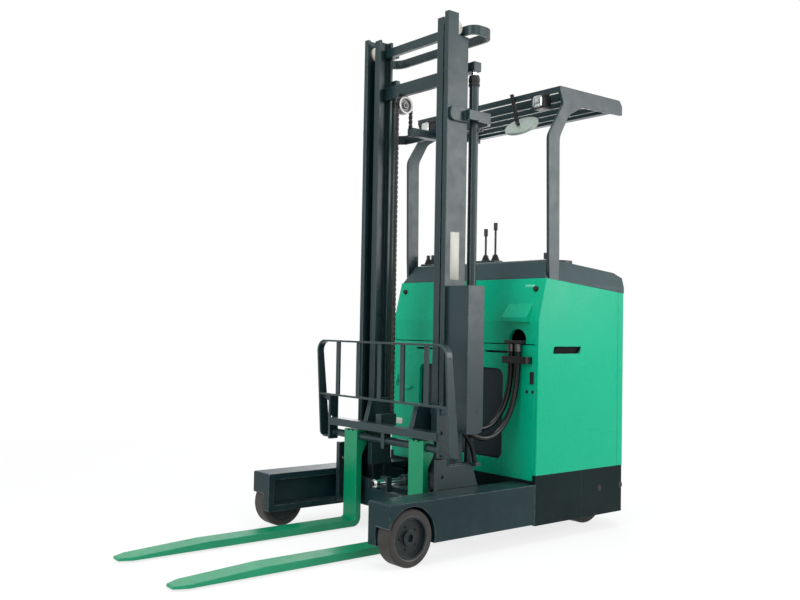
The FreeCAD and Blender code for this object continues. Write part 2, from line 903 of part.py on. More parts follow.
def drive_housing():
    """The cover round the drive unit: rear wall, bowed corner and the wall beside the operator."""
    inner = S.halfWidth - S.panelThick
    outer = slab(
        "housing_outer", "XY_Plane",
        [(-S.bulkhead, S.innerWall), (-S.bulkhead, inner), (-S.sideRear, inner), (-S.sideRear, S.halfWidth),
         (-S.rearReach, S.rearHalf), (-S.rearReach, S.innerWall)],
        S.baseTop, S.panelTopRear,
    )
    wall = S.housingWall
    hollow = slab(
        "housing_hollow", "XY_Plane",
        [(-S.bulkhead - wall, S.innerWall + wall), (-S.bulkhead - wall, inner - S.housingFit),
         (-S.sideRear - S.housingFit, inner - S.housingFit), (-S.rearReach + wall, S.rearHalf - wall),
         (-S.rearReach + wall, S.innerWall + wall)],
        S.baseTop - 1, S.panelTopRear + 1,
    )
    node(cut("housing", outer, hollow), "drive_housing")
    front = -S.bulkhead + 2
    back = front + S.panelThick
    wall = slab(
        "bulkhead_wall", "XZ_Plane",
        [(front, S.baseTop), (back, S.baseTop), (back, top_line(back)), (front, top_line(front))],
        -inner, inner,
    )
    node(wall, "bulkhead")


def operator_place():
    """The floor mat and the padded rest at the open rear of the truck."""
    mat = block(
        "deck_mat", (-S.rearReach + S.padRear, -S.bulkhead - S.matGap),
        (-S.halfWidth + S.deckEdge + S.matGap, S.innerWall - S.panelThick - S.matGap),
        (S.deckTop, S.deckTop + S.matThick),
    )
    node(mat, "floor_mat")
    rear, front = -S.sideRear + S.padRear, -S.bulkhead - S.padAhead
    top = S.sillTop - S.padBelow
    pad = slab(
        "rest_pad", "XZ_Plane",
        [(rear, top - S.padHigh), (front, top - S.padHigh), (front, top), (rear, top)],
        -S.halfWidth + S.panelThick, -S.halfWidth + S.panelThick + S.padThick,
        {corner: S.padRound for corner in range(4)},
    )
    node(pad, "side_pad")


# ---------------------------------------------------------------- hood, steering and levers
def steer_spot():
    """Plan position of the steering column."""
    return -S.driveBehind + S.steerAhead, S.driveOut - S.steerIn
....
Directive: Restate the listing above word for word.

Answer to the task:
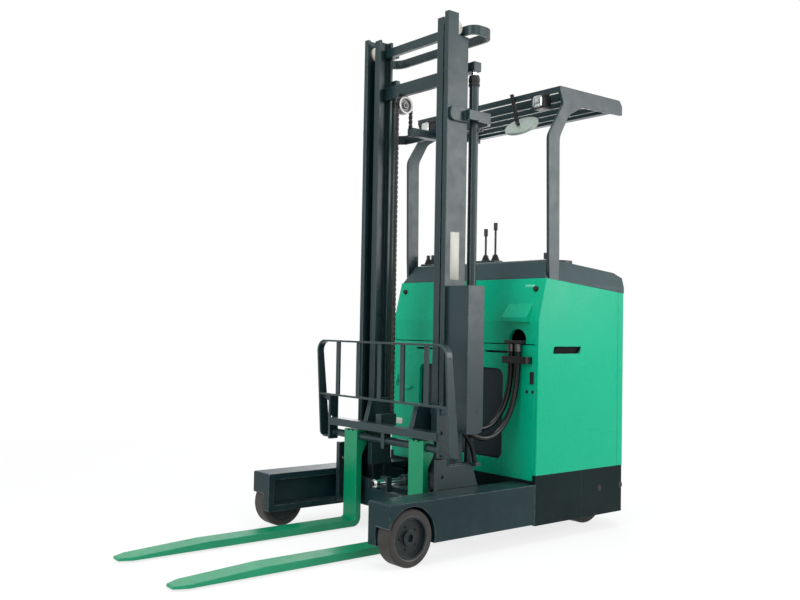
The FreeCAD and Blender code for this object continues. Write part 2, from line 903 of part.py on. More parts follow.
def drive_housing():
    """The cover round the drive unit: rear wall, bowed corner and the wall beside the operator."""
    inner = S.halfWidth - S.panelThick
    outer = slab(
        "housing_outer", "XY_Plane",
        [(-S.bulkhead, S.innerWall), (-S.bulkhead, inner), (-S.sideRear, inner), (-S.sideRear, S.halfWidth),
         (-S.rearReach, S.rearHalf), (-S.rearReach, S.innerWall)],
        S.baseTop, S.panelTopRear,
    )
    wall = S.housingWall
    hollow = slab(
        "housing_hollow", "XY_Plane",
        [(-S.bulkhead - wall, S.innerWall + wall), (-S.bulkhead - wall, inner - S.housingFit),
         (-S.sideRear - S.housingFit, inner - S.housingFit), (-S.rearReach + wall, S.rearHalf - wall),
         (-S.rearReach + wall, S.innerWall + wall)],
        S.baseTop - 1, S.panelTopRear + 1,
    )
    node(cut("housing", outer, hollow), "drive_housing")
    front = -S.bulkhead + 2
    back = front + S.panelThick
    wall = slab(
        "bulkhead_wall", "XZ_Plane",
        [(front, S.baseTop), (back, S.baseTop), (back, top_line(back)), (front, top_line(front))],
        -inner, inner,
    )
    node(wall, "bulkhead")


def operator_place():
    """The floor mat and the padded rest at the open rear of the truck."""
    mat = block(
        "deck_mat", (-S.rearReach + S.padRear, -S.bulkhead - S.matGap),
        (-S.halfWidth + S.deckEdge + S.matGap, S.innerWall - S.panelThick - S.matGap),
        (S.deckTop, S.deckTop + S.matThick),
    )
    node(mat, "floor_mat")
    rear, front = -S.sideRear + S.padRear, -S.bulkhead - S.padAhead
    top = S.sillTop - S.padBelow
    pad = slab(
        "rest_pad", "XZ_Plane",
        [(rear, top - S.padHigh), (front, top - S.padHigh), (front, top), (rear, top)],
        -S.halfWidth + S.panelThick, -S.halfWidth + S.panelThick + S.padThick,
        {corner: S.padRound for corner in range(4)},
    )
    node(pad, "side_pad")


# ---------------------------------------------------------------- hood, steering and levers
def steer_spot():
    """Plan position of the steering column."""
    return -S.driveBehind + S.steerAhead, S.driveOut - S.steerIn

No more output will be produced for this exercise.